Au-delà de l’analyse formelle des modes de représentation commence la signification de l’œuvre.  Chez  Picasso la peinture ne se comprend plus comme représentation esthétique du monde visible mais exorcisme contre la force des instincts. Le peintre peut rompre avec la virtuosité  des procédés techniques de la peinture-imitation issue de la Renaissance pour explorer l’intensité des passions humaines.  Les Demoiselles d’Avignon sont justement le manifeste de cette rupture, et Picasso en est parfaitement conscient : « Si nous donnons une forme aux esprits, nous devenons indépendants… J’ai compris pourquoi j’étais peintre… Les Demoiselles d’Avignon ont dû arriver ce jour-là mais pas du tout à cause des formes : parce que c’était ma première toile d’exorcisme, oui ! J’ai compris que c’était le sens même de la peinture. Ce n’est pas un processus esthétique ; c’est une forme de magie qui s’interpose entre l’univers hostile et nous, une façon de saisir le pouvoir, en imposant une forme à nos terreurs comme à nos désirs. » Philippe Dagen, op. cit., p. 382.
Si la signification des Demoiselles d’Avignon est assez explicite par les thèmes de la Sexualité et de la Mort (l’expression « Bordel philosophique » est due au critique d’art Leo Steinberg), on peut aussi rapprocher le paravent de Mélik de La Danse de Derain pour sa composition et les couleurs solaires. Les quatre femmes y sont aussi représentées par des modes stylistiques différents, nus ou habillées. Ici c’est le bestiaire (oiseau, serpent, crapaud) qui peut suggérer une signification  ironique : une vision édénique avec  symboles du Mal, parodie intentionnelle du Bonheur de vivre (1905-1906) de Matisse. C’est dans les attitudes que se révèle le drame invisible qui se joue chez Derain (voir les analyses de Philippe Dagen, op. cit., p. 280-285).

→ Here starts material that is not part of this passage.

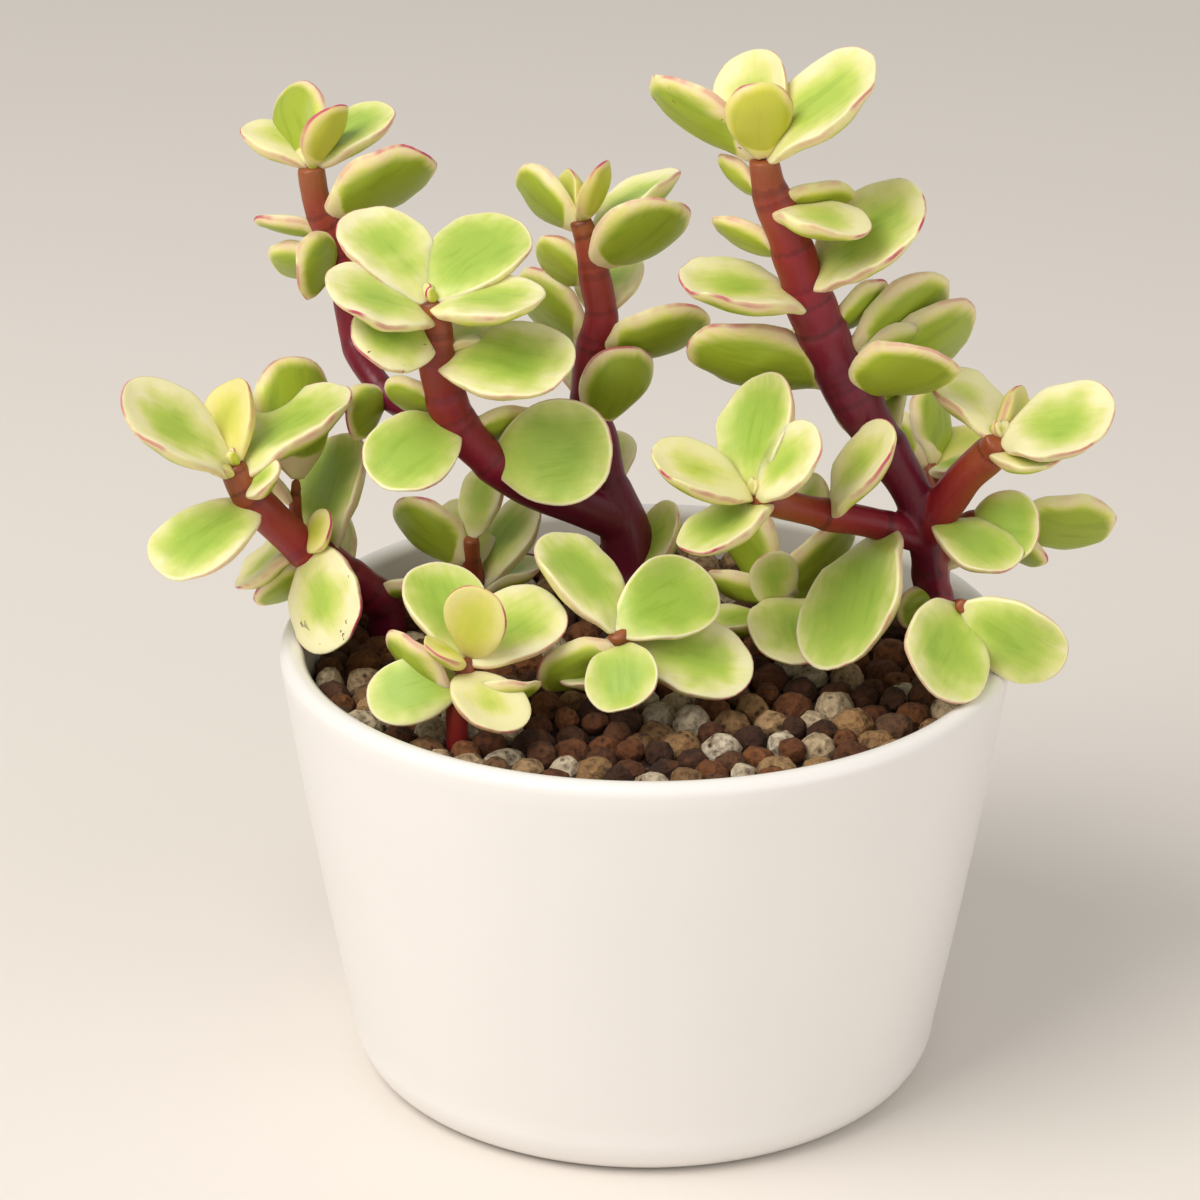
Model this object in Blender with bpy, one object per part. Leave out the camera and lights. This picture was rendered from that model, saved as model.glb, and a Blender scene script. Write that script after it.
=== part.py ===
"""A dwarf jade bonsai in a white ceramic pot, modelled piece by piece at real size.

Units below are millimetres and degrees. The origin is the centre of the pot's resting face, +Z is up
and -Y is the front. Each leafy stem is one solid, because a stem and its leaves grow as one piece.
"""

import math
import random

import bmesh
import bpy
from mathutils import Vector

MM = 0.001

# Driving dimensions of the pot
RIM_RADIUS = 50.0
POT_HEIGHT = 62.0
FOOT_RADIUS = 36.0
FOOT_ROUNDING = 6.3
WALL_FOOT_RADIUS = 40.8
WALL_BOW = 0.4
WALL_THICKNESS = 3.4
FLOOR_THICKNESS = 5.0
WALL_HEIGHTS = (20.0, 34.0, 48.0)
INNER_CORNER = 4.0
POT_SIDES = 48

# Driving dimensions of what fills the pot
SOIL_LEVEL = 53.7
GRAVEL_LEVEL = 56.2
GAP = 0.3
FILLING_GAP = 0.4
GRANULE_RADIUS = 3.7
GRANULE_ROOT = 1.2
GRANULE_RISE = 2.1
GRANULE_TOP = 0.72
GRANULE_SIDES = 5
GRANULE_SIZES = (0.92, 1.05)
GRANULE_TILT = 0.12
GRANULE_SKEW = 0.2
GRANULE_LEVELS = (-0.3, 0.2)
GRANULE_CLEARANCE = 1.12
GRANULE_EDGE = 0.55
GRANULE_PITCH = 7.8
GRANULE_SHIFT = 0.5
GRANULE_SEED = 7
STEM_DEPTH = 46.0
HOLE_SIDES = 12
HOLE_SPARE = 0.05
HOLE_OVERRUN = 8.0

# Driving dimensions of the plant
STEM_SIDES = 8
LEAF_THICKNESS = 2.5
LEAF_CUP = 0.18
LEAF_ARCH = 0.05
LEAF_NECK = 0.35
LEAF_FLAT = 0.5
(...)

 André Derain, La Danse, 1906, 185x225, Fondation Fridart.
 
 
 
 
Matisse, Le Bonheur de vivre, 174x238, Fondation Barnes
 
 

Ces trois œuvres des amis Matisse, Picasso et Derain, créées entre 1905 et 1907, ont en commun d’être de très grands formats de nus qui expriment les différentes visions de la vie à partir de la Femme. Chez Mélik les visages pourraient représenter la projection démultipliée du Désir par autant de  déformations de son Objet : du masque-sorcière au visage classique, en passant par la Fée à l’œil bleu avec son immense arcade et la Femme hiératique (coiffe noble et colliers). La tête sculptée pourrait être une citation, unique chez Mélik, de l’univers de Gauguin. La Tête au long cou, typiquement mélikienne, serait un cas unique d’auto-référence. Les traits rouges sur fond ocre de la pierre sculptée donnent une expression parfaitement lisible : le visage étonné et fasciné regarde les fluides incarnations de la Femme. Il nous demande d’en faire autant. C’est la fonction cathartique de l’image qui rend visuellement la cruauté du Désir. Mais ce n’est pas la cruauté subie par la Femme (contresens) mais la cruauté du Désir qu’incarne la Femme démultipliée. Parler de pulsions sadiques en rapport avec la Nature féminine paraît aujourd’hui absurde. Pourtant toute l’antiquité grecque connaissait la mort tragique de Dionysos démembré par les Bacchantes, et le massacre d’Orphée par les Ménades. Les images en sont nombreuses sur la céramique grecque, et ce thème tragique sera souvent reprise à la Renaissance, par Dürer par exemple (voir « Aby Warburg. Rituel, Pathosformel et forme intermédiaire », Giovanni Careri, dans L’Homme, 165/2003). La Danse de Mélik pourrait être une résurgence de ce ménadisme. Les corps et les mouvements participent empathiquement à la violence du Désir incarnée dans la Femme. La distance introspective est dans le regard de la tête sculptée. Depuis Freud l’homme sait que l’archaïsme affectif des pulsions est intemporel et que la civilisation, à l’aide de ses rites et de son iconographie, est un pari de l’homme sur la raison.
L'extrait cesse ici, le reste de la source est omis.